Pettigrew, who never failed a drug test, admitted in May to using the blood booster EPO and human growth hormone before, during and after the 2000 Olympics. He returned his medal in June.

His teammates — Michael Johnson, Angelo Taylor, Jerome Young and the twins Alvin and Calvin Harrison — will also lose their medals. Johnson, a three-time Olympic gold medalist in individual events, voluntarily gave up his relay gold medal in July.

“We fully support the action taken today by the I.O.C.,” Darryl Seibel, spokesman for the U.S.O.C, said. “Athletes must understand that if they make the choice to cheat, there will be consequences and those consequences can be severe.”

Former track star Marion Jones, who won five medals at the 2000 Games, also never tested positive for drugs, but the I.O.C. formally stripped her of those medals last year. She is now serving six months in prison for her involvement in a check-fraud scheme and also for lying to federal agents about her drug use.

Jones’s relay teammates at the Sydney Games in the 1,600-meter relay and the 400-meter relay were also stripped of their medals.

For now, though, the I.O.C.’s executive board will not reallocate the medals from either of those cases.

At a news conference on Saturday, Giselle Davies, spokeswoman for the I.OC., said the board would wait on that decision, so they could see if any more information comes out of the Bay Area Laboratory Co-Operative steroids case.

Some of Pettigrew’s teammates have already been swept up in doping scandals of their own.

Alvin and Calvin Harrison have both served suspensions from the sport for violating doping rules. Young was barred for life.

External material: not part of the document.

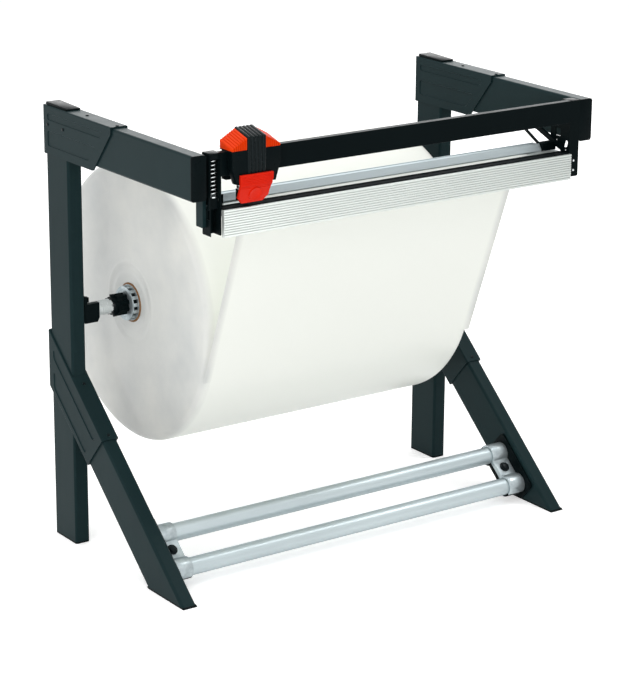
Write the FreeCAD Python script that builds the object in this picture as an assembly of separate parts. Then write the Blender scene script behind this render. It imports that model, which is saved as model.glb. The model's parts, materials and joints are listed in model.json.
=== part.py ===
"""Free-standing cutting stand for a wide roll of wrapping film.

Two side frames of rectangular tube stand on a post and a raking leg each. They
carry a roll on a spindle, a fluted cutting bar with a sprung press rail above
it, and a guide beam along which a cutter carriage slides.

Millimetres. X runs along the roll, Y from the front to the back, Z up from the
floor. While modelling, Y = 0 is the back face of the posts; on export the whole
stand moves so that the origin is the middle of its own footprint box.
"""
import FreeCAD
import Part
import math
import os

V = FreeCAD.Vector

# --- side frames -----------------------------------------------------------
frame_width = 892.0        # over the outer faces of the two side frames
frame_height = 840.0       # floor to the top of the arms
tube_depth = 80.0          # long side of the rectangular tube
tube_width = 30.0          # short side of the rectangular tube
tube_wall = 2.0
tube_corner = 5.0          # outside corner radius
arm_reach = 501.6          # back of the post to the front of the arm
leg_reach = 463.0          # back of the post to the toe of the leg
leg_angle = 41.1           # degrees above the floor
foot_cap_height = 3.0
cap_plug_depth = 16.0
plug_clearance = 0.2
arm_cap_thickness = 3.0

# --- folded gussets over the frame joints ----------------------------------
gusset_sheet = 3.0
top_gusset_bend = 2.7      # outside radius of its folds
leg_gusset_bend = 2.4
top_gusset_length = 240.0
top_gusset_foot = 176.0
top_gusset_drop = 88.0     # below the underside of its top plate
top_gusset_nose = 13.0     # straight part of the front edge
top_gusset_corner = 6.0    # lower front corners of its sides
panel_depth = 1.5
panel_draft = 1.3
panel_corner = 6.0         # corner to where its round starts
panel_corner_steps = 3
panel_mouth = 0.2          # how far the recess tool stands out of the face
top_panel_rise = 15.0      # foot of the gusset to the lower panel
lower_panel_height = 30.0
upper_panel_height = 13.5
panel_gap = 19.0           # between the two panels
panel_back_margin = 12.0
panel_nose_margin = 25.0
leg_gusset_front = 108.0   # front of the post to the cut end, along the leg
leg_panel_rise = 10.0      # lower edge of the gusset to the lower panel
leg_lower_panel = 26.0     # heights of its two panels
leg_upper_panel = 14.5
leg_panel_front = 19.0     # cut end to the panels
leg_panel_back = 15.0      # back of the gusset to the panels
screw_head_radius = 3.0
screw_head_height = 1.4
screw_shank_radius = 1.9
screw_length = 7.0
small_sides = 10           # flats round a screw, a small pin or a small hole
top_screw_front = 6.0      # front edge of the top gusset to its front screw
top_screw_pitch = 105.0
side_screw_back = 14.0     # back of the post to the rear side screw
side_screw_drop = 32.0     # top of the arms to the side screws
side_screw_pitch = 56.0
leg_screw_back = 20.5      # front of the post to the rear screw, along the leg
leg_screw_pitch = 116.0
post_cap_height = 6.0
post_cap_front_height = 3.6
post_cap_inset = 3.0

# --- guide beam and end channels -------------------------------------------
beam_depth = 14.0
beam_height = 42.0
beam_groove_height = 9.0
beam_groove_depth = 3.0
beam_edge_round = 1.2
channel_width = 23.0
channel_depth = 24.6
channel_wall = 2.0
channel_round = 3.0
channel_hole_radius = 2.3
channel_hole_drop = 115.0  # top of the arms to the upper hole in the right one
channel_hole_pitch = 18.4
channel_ear_reach = 30.0   # ear behind the inner wall
channel_ear_top = 44.0     # top of the arms to the top of the ear
channel_ear_foot = 99.0    # top of the arms to its foot at the channel
channel_ear_rise = 23.0    # of its sloping lower edge
ear_window_setback = 1.5   # back of the channel to the window in its ear
ear_window_depth = 14.0
ear_window_top = 57.0      # top of the arms to that window
ear_window_height = 15.0
ear_hole_radius = 2.0
ear_hole_setback = 13.0
ear_hole_drop = 81.0
side_window_setback = 1.5  # window in the left channel's outer wall
side_window_depth = 9.5
side_window_top = 99.0
side_window_height = 17.0
channel_length = 145.5     # from the top of the arms down
channel_cap_skirt = 9.0
channel_cap_plate = 2.0
channel_cap_gap = 0.05
spacer_round = 2.0
spacer_thickness = 7.0
spacer_depth = 21.0
spacer_setback = 12.6      # behind the front of the arms
spacer_top_drop = 12.0     # below the top of the arms
spacer_length = 119.0

# --- fluted cutting bar ----------------------------------------------------
bar_front_lead = 8.4       # how far the fluted face stands in front of the arms
bar_face_height = 48.5
bar_face_thickness = 8.0
bar_top_drop = 100.0       # top of the arms down to the top of the bar
bar_bed_depth = 62.0
bar_bed_thickness = 8.0
bar_end_gap = 0.4
flute_count = 10
flute_depth = 1.0
bar_edge_round = 1.2
bar_fillet = 6.0           # under the bed, behind the fluted wall
bed_lip_radius = 6.0
strip_width = 16.0
strip_depth = 5.0
strip_stand = 0.8
strip_setback = 17.0       # fluted face to the front of the strip
strip_edge_round = 0.6
knife_slot_width = 3.0
knife_slot_depth = 5.0

# --- press rail and its levers ---------------------------------------------
rail_depth = 27.0
rail_height = 12.0
rail_film_gap = 0.4
rail_front_setback = 47.0  # fluted face to the front foot of the rail
rail_foot_chamfer = 1.5
rail_crest_setback = 8.0   # front foot of the rail to its crest
rail_crest_width = 2.0
rail_crest_stand = 1.0
rail_groove_setback = 6.0  # back of the rail to its groove
rail_groove_width = 3.5
rail_groove_depth = 3.0
rail_pad_depth = 14.0
rail_pad_height = 2.0
lever_pivot_setback = 106.6   # front of the arms to the pivot axis
lever_pivot_drop = 57.0       # top of the arms to the pivot axis
pivot_pin_radius = 4.0
pivot_running = 0.05
pivot_boss_radius = 8.5
pivot_head_radius = 6.0
pivot_head_length = 2.4
pivot_head_gap = 0.4
outer_cheek = 5.0
inner_cheek = 3.0
outer_cheek_height = 9.0
inner_cheek_height = 5.0
cheek_channel_gap = 2.0
lever_block_length = 25.5  # at the left; the right one also spans the spacer's width
lever_block_depth = 16.0
lever_block_lead = 2.0     # in front of the rail
lever_block_stand = 3.0    # above the rail
lift_pin_radius = 2.5
lift_pin_setback = 12.6    # front of the arms to the lift pin
lift_pin_drop = 93.0       # top of the arms to the lift pin
lift_pin_end_gap = 0.5
lift_angle = 7.5           # degrees the press rail opens
lift_slot_play = 1.5
plunger_height = 20.0
plunger_depth = 13.0
plunger_play = 1.0
plunger_foot = 5.5         # lift pin to the foot of the plunger
seat_height = 2.0
spring_radius = 8.0        # to the wire's centre
spring_wire = 1.1          # wire radius
spring_turns = 7
spring_sides = 10          # straight runs in one turn
spring_faces = 5           # flats round the wire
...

NOTES: A decision on whether disgraced sprinter Katerina Thanou would be eligible to compete in the Beijing Olympics will come Thursday when the I.O.C.’s disciplinary committee meets. Thanou received a two-year ban for eluding drug-testers on the eve of the Athens Games, but was named to the Greek Olympic team for Beijing...The I.O.C. announced Saturday that it will donate $4 million to help rebuild the sports infrastructure in the earthquake-damaged Sichuan province. The Beijing Olympics organizers and the Chinese Olympic Committee matched that donation, at $2 million each.